Потерянная Россия | страница 8
Вечером того же дня Керенский, еще ранее занявший пост товарища председателя Петроградского Совета рабочих и солдатских депутатов, явился на заседание и, прервав его, потребовал слова для внеочередного заявления. Ошеломленному Совету, только что решившему не участвовать в правительстве, Керенский объявил, что дал согласие принять портфель министра и теперь настаивает на доверии делегатов.
«Когда я спрыгнул со стола, — вспоминал ожидавший скандала Александр Федорович, — делегаты Совета подняли меня на плечи и пронесли через всю Думу до самых дверей, где заседал Временный комитет.
Пресса тех дней свидетельствовала: приход Керенского к власти одобрялся повсеместно. «Вот головокружительная карьера! — читаем в «Петроградском листке» 23 марта 1917 года. — В 36 лет еще не избранный, но уже признанный глава Российского государства. Не только министр юстиции — министр правды. Без Керенского русская революция немыслима. Если бы Керенского не было, его пришлось бы выдумать!»

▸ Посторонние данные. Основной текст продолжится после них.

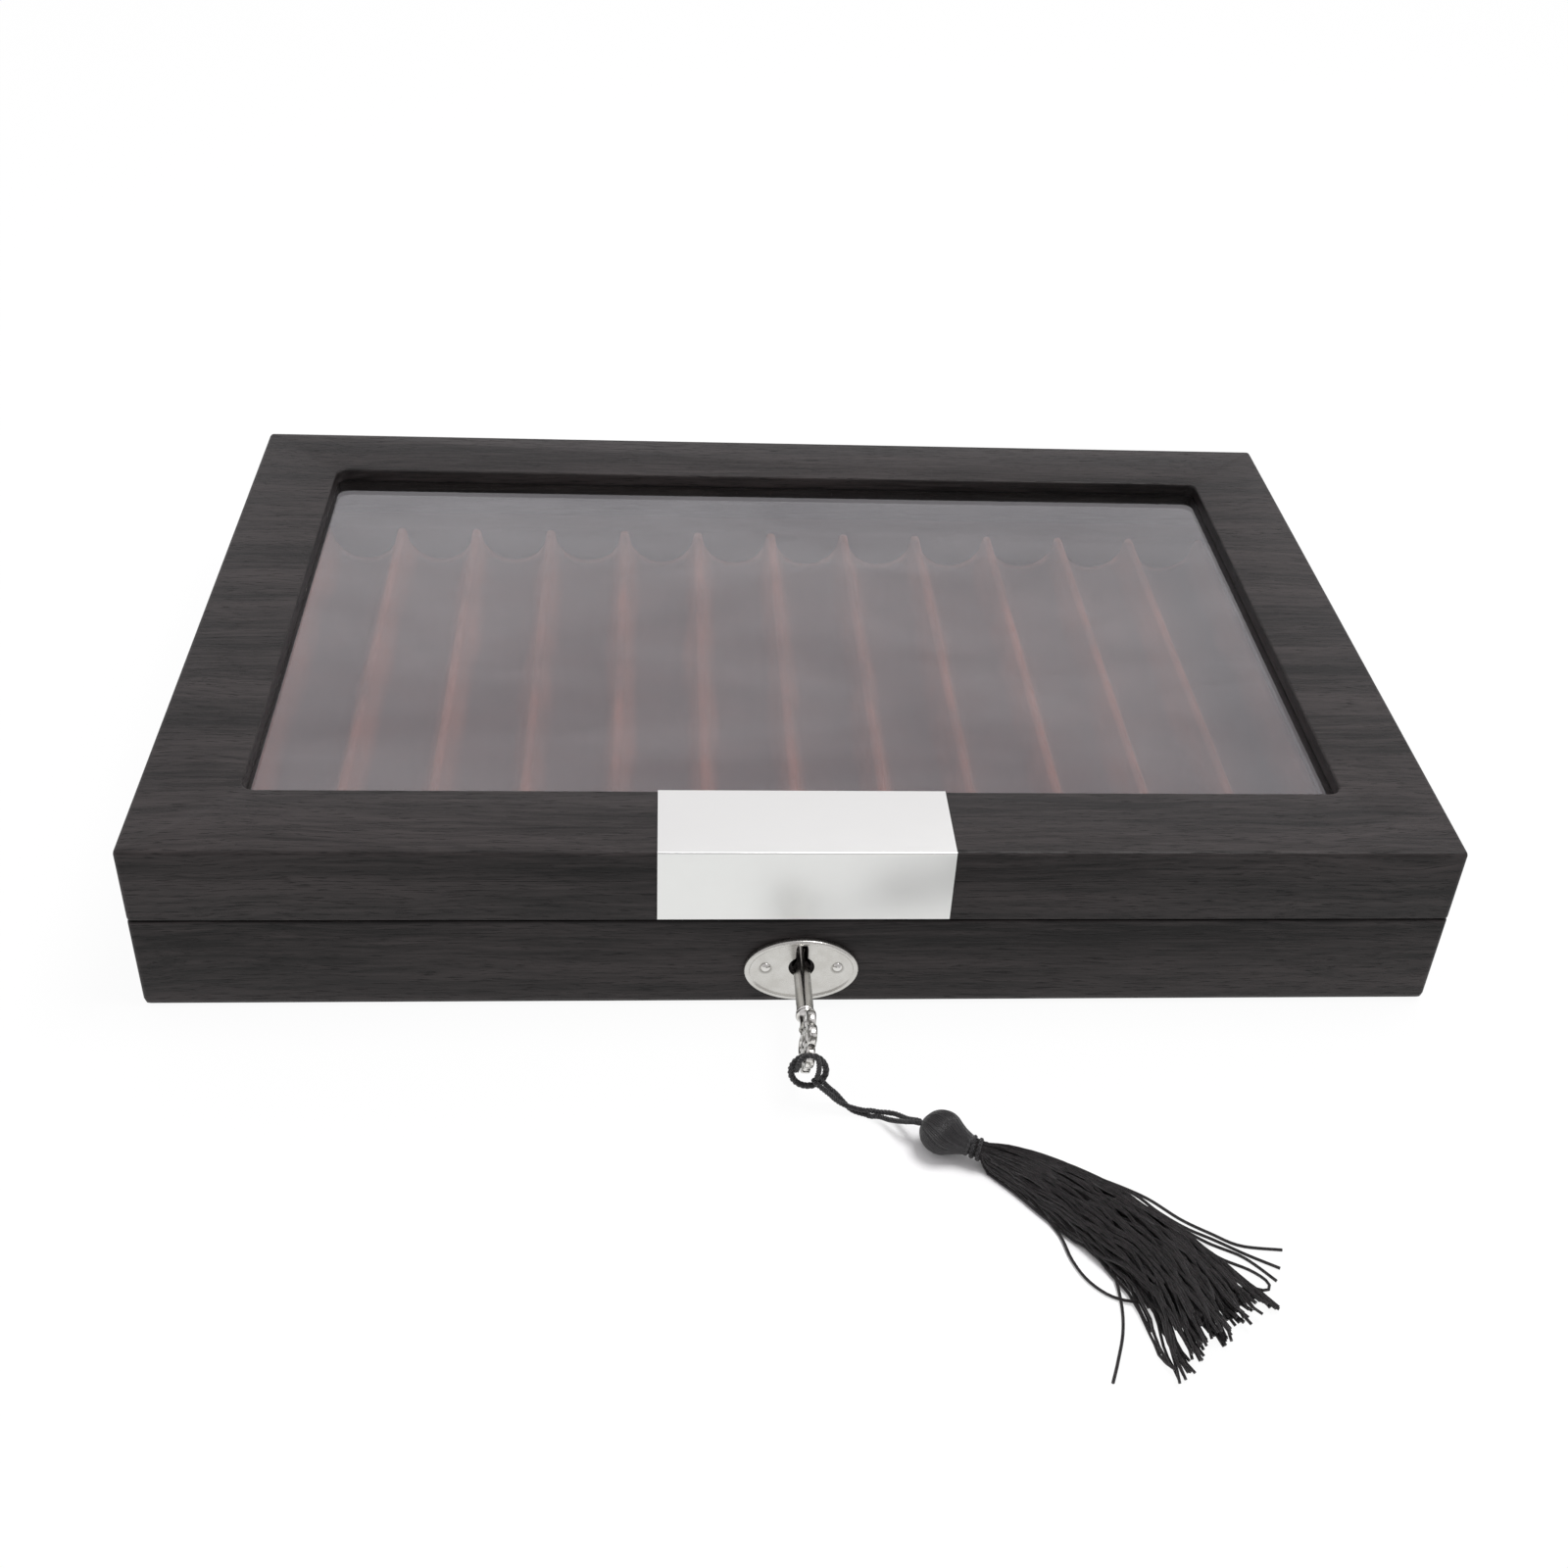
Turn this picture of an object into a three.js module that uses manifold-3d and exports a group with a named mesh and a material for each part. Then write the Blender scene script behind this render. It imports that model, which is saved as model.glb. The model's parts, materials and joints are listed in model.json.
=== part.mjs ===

За карьерным взлетом Керенского ревностно наблюдали и друзья, и недруги. А некоторым из сочувственников, среди них Зинаиде Гиппиус и ее окружению (Д. С. Мережковский, Д. В. Философов, А. В. Карташев, В. А. Злобин, Б. В. Савинков), в оценке личности Керенского довелось всего за год пройти путь от восторгов до разочарований. Это подробно зафиксировал дневник Гиппиус.
В их с Мережковским квартиру в угловом доме на перекрестке Сергиевской и Шереметьевской улиц Керенский забегал то и дело в течение всего 1917 года — в каждый свободный час: поделиться впечатлениями, повозмущаться («выпустить пар») и успокоенным вернуться в «свой» Таврический дворец.